UEA comes up on the academic credentials of a lot of City lawyers who are at top firms, although I’ve noticed more so on younger professionals; thus showing how the perception of the university has changed.

With this in mind, the university does rival the majority of the Russell Group universities; however I would say that Oxbridge, Durham, Bristol, UCL and King’s are still undoubtedly superior.

They main issue that UEA has is that the name ‘University of East Anglia’ makes it sound like a former polytechnic. In reality it was founded during the 1960s when the other leading ‘new’ universities where started, these including York and Warwick.



Interesting. I would say that judging the quality of the university based on the various rankings can be quite tricky. I remember seeing a post about UEA stating that their law school was as a “top 10 UK law school”.
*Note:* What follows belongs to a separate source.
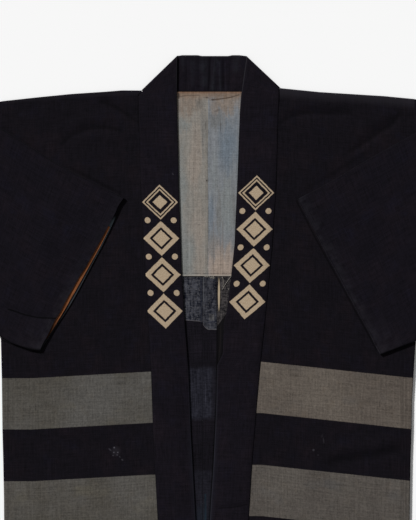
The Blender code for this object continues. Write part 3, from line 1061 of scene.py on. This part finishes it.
BESIDE_BAND = [
    (216.9, 270), (216.9, 330), (216.6, 366), (215.9, 404), (213.2, 460), (209.4, 519), (203.2, 654),
]
BLOCK_SEAM_PX = 202.6


def indigo_inside():
    """The wrong side of the body: faded blue behind the stripes, and a worn block below the lining's hem."""
    look = Look("indigo_inside")
    colour = look.blend(look.noise(30, 12, 61, 4, 0.65).ramp(0.4, 0.7), (15, 13, 18), (20.5, 17.5, 23.5))
    colour = colour.shade(threads(look, 0.9))
    uneven = look.v + (look.noise(120, 60, 63, 3) - 0.5) * 0.009
    streaky = look.noise(300, 30, 62, 4, 0.75).ramp(0.36, 0.66)
    rows_of_blue = look.noise(120, 380, 66, 4, 0.75).ramp(0.36, 0.66)
    blue = look.blend(streaky * 0.55 + rows_of_blue * 0.45, (13, 13, 19), (43, 43, 52))
    fade_right = look.x.ramp(x_of(213), x_of(210.5)) * 0.6 + 0.4
    for (low, high), strength in zip(STRIPES, (1, 0.5)):
        inside = uneven.between((low - 2 * HALF_LENGTH) * MM, (high - 2 * HALF_LENGTH) * MM, 0.005)
        colour = colour.tint(inside * fade_right * strength, blue)
    teal = (look.line(TEAL_LINE, 2.8, 1.2) * 0.9).most(look.spot(201, 522, 15, 36, hard=0) * 0.3)
    colour = colour.tint(teal * (streaky * 0.7 + 0.3), (24, 40, 50))
    for points, width, soft, strength, tone in STREAKS:
        colour = colour.tint(look.line(points, width, soft) * streaky * strength, tone)
    # the worn block: its left half ends higher than its right half, whose lower corner is rounded
    seam = x_of(BLOCK_SEAM_PX)
    x, y = look.x, look.ragged(look.y, 200, 64, 0.7)
    above_left = y - (y_of(320.6) - (x - x_of(186)) * 0.09)
    corner = (x_of(209.2) - x).most(0)
    above_right = y - (y_of(330) + corner * corner * 85)
    on_right = x.ramp(seam + 0.0002, seam + 0.0008)
    above = above_left * (1.0 - on_right) + above_right * on_right
    mottled = look.laid(380, 60, 65, 3, 0.75) * 0.36 + look.laid(90, 400, 67, 3, 0.75) * 0.34
    mottled = mottled + look.laid(110, 60, 68, 2, 0.6) * 0.3
    worn = look.blend(mottled.ramp(0.4, 0.62), (11, 14, 25), (74, 75, 82))
    worn = worn.shade(0.8 + look.laid(28, 22, 60, 3, 0.6).ramp(0.38, 0.62) * 0.36)
    worn = worn.tint(look.laid(420, 420, 69, 2, 0.7).ramp(0.55, 0.7) * 0.45, (114, 111, 109))
    colour = colour.tint(above.ramp(0, 0.0009), worn.darken(on_right * 0.22))
    colour = colour.tint(above.away(0.0009).ramp(0.0009, 0.0001) * 0.55, (96, 92, 94))
    pale = x.between(x_of(209.2), x_of(214.2), 0.0006) * look.y.between(y_of(320.4), y_of(314.2), 0.0008)
    colour = colour.tint(pale * mottled.ramp(0.35, 0.6) * 0.42, (104, 102, 98))
    colour = marked(look, colour, BLOCK_MARKS)
    colour = colour.tint(x.away(seam).ramp(0.0009, 0.0002) * 0.6, (10, 10, 13))
    colour = colour.darken(look.line(BESIDE_BAND, 1.8, 0.8) * 0.8)
    return look.finish(colour, *COTTON)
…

While this may have been true for that particular ranking at the time, several other rankings were placing the university in the top 15-20 spots.

That would nevertheless be good, the problem is that most people associate UEA with the kind of universities that would make the top 30-50 spots (which I find to be too harsh given that the university seems have been performing very well for a time now).

Is UEA therefore comparable to something like Exeter/Nottingham for law?



UEA has always seemed to hover around the Top 20 spot for most subjects, including law.

I think the reason that UEA is associated as being a mid-tier university is, again, due to the name. It makes it sound far too similar to other mid and bottom tier universities, such as the University of West England, Northumbria University, University of East London etc. Also, given that it’s still a ‘new university’ it is handicapped as it doesn’t have the traditional prestige of Red Brick universities.

It’s a shame, as it’s genuinely a university that’s on the up. If you look at their entry requirements, they are on a par with the majority of Russell Group universities. Most of their courses require upwards of AAB.



UEA is not a ‘new university’. That title is reserved for polytechnics that turned university in the 90s. Aside that point, I agree the general thrust of your comment.